— Бальмонта. Константина Бальмонта…
Имя начинающего тогда поэта, одного из первых русских символистов, знали еще немногие.
— Красота… — задумчиво произнесла Анна. — Эх, кабы знать, разобраться в том, что такое красота! В жизни и особенно в искусстве…
Разговор переходил на другие темы, говорили о своих работах, мечтах и планах, о том, что станет с ними лет эдак через десять; казалось, что все будет хорошо, все легко устроится, они будут счастливы в жизни и творчестве, познают успех, славу, но тут их отрезвлял, возвращая с небес на грешную землю, голос Голубкиной:
— Суждены нам благие порывы!
Близко знавшие тогда Анну Семеновну, те, кто постоянно встречался с ней, друзья отмечали потом, что настроение у нее было неровное, нередко менялось, она вдруг мрачнела, становилась угрюмой. Николай Ульянов напишет в своих воспоминаниях:
«Голубкина заражала нас своим изменившимся настроением, освободиться от которого было трудно. И часто в такие дни мы шли к ней по привычке, но, остановившись у дверей, уходили прочь… Встречаясь в училище, мы не знали иногда, что сказать друг другу. Глаза ее смотрели отчужденно, тускло, будто произошло что-то, несчастье или какая-то беда, у нее или у ее домашних. Но никакой беды не было. Было только то, что Голубкина находилась во власти мрачного настроения…»
У нее тонкая неустойчивая психика, на которую сильно влияли внешние обстоятельства, представлявшиеся другим совершенно незначительными, не заслуживающими внимания, и порой одного слова, даже жеста достаточно, чтобы причинить ей боль, вызвать возмущение, но главное, наверно, в том, что в ней, в ее сознании, душе, не прекращалась большая внутренняя работа, она вся в поисках, движении, старалась выразить себя в искусстве, но многое еще неясно, и это повергало в уныние, тоску, порой в отчаяние.
Анна Голубкина и ее друзья бывали на вечерах «Рязанской студии» («Рязанской коммуны»). В нее входили ученики их школы, жившие вместе, а названа она так в честь организатора этого студенческого общежития, уроженца Рязани. Молодежь встречалась обычно по субботам, и поэтому участников этих встреч именовали «субботниками». Так же как и у Голубкиной, в Рязанском землячестве говорили о вечных проблемах и текущей жизни, спорили, но поскольку здесь собиралось довольно много народа, то эти разговоры и споры были более шумными, бурными. В помещении стульев для всех не хватало, многие сидели на опрокинутых корзинах, ящиках, чемоданах, а то и просто на полу по-турецки, подогнув под себя ноги. Пили чай из самовара, закусывая свежим хлебом и вареной колбасой. Курили. Кто-то ораторствовал, как бы размышляя вслух, излагая свои заветные, излюбленные мысли, но его нередко прерывали, забрасывали вопросами, и выступавший либо стойко выдерживал этот натиск, отражая его своими аргументами, либо, не умея убедить оппонентов, не обладая полемическим даром, приходил в замешательство и умолкал, и начинал витийствовать какой-нибудь другой «субботник»… Когда уставали от разговоров, словесной перепалки, пели хором студенческие песни.

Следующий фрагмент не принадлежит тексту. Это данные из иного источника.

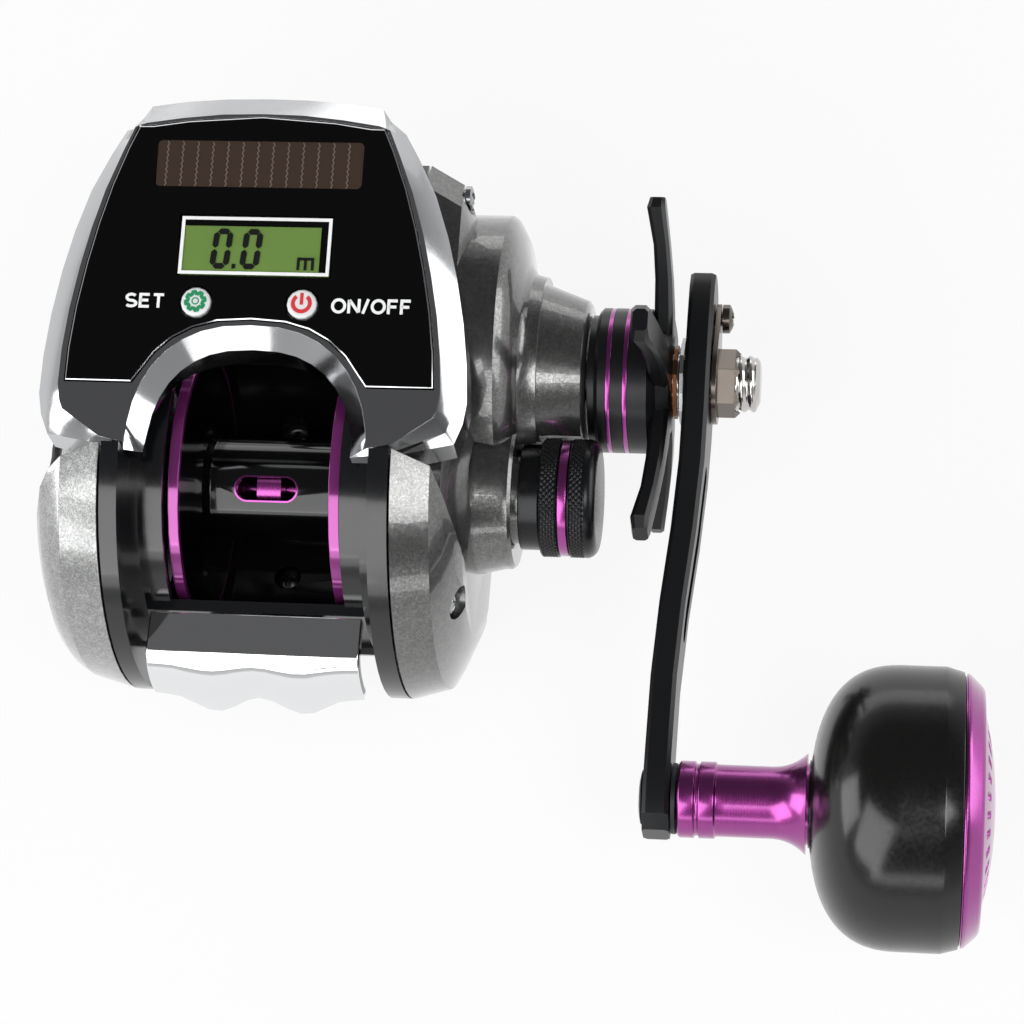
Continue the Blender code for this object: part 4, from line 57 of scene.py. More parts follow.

Идеи, суждения, которые высказывали учащиеся, студенты со свойственной молодости нетерпимостью и страстностью, волновали Голубкину, но она, ничего не принимая на веру, обычно по каждому вопросу имела свое собственное мнение, руководствуясь здравым смыслом, неким крестьянским чутьем, думая прежде всего о народе, простых людях, общественной пользе.
Она слушала, сурово сдвинув темные крылатые брови, вся подавшись вперед… Вот один из рязанцев, решительный максималист, привыкший рубить сплеча, заявил, что нужно уничтожить церковь, чтобы покончить с религией, с вековыми предрассудками, в плену у которых находятся людские массы, и Голубкина, не выдержав, неожиданно горячо заговорила:
— Нет, вы вот что… Церковь можно разрушить, это не трудно. А что вы дадите взамен ее тем, которые живут только верой? Бога нет для вас — ладно, а вот, например, что вы дадите старухе?
Все недоумевали: какая еще старуха, при чем здесь старуха?
А она, возможно, в этот момент вспомнила свою «Молящуюся старуху», тех старых, сгорбленных, проживших тяжелый век женщин, испытавших много невзгод и горя, которых видела, наблюдала в Зарайске и Москве и которые вызывали у нее сочувствие и сострадание.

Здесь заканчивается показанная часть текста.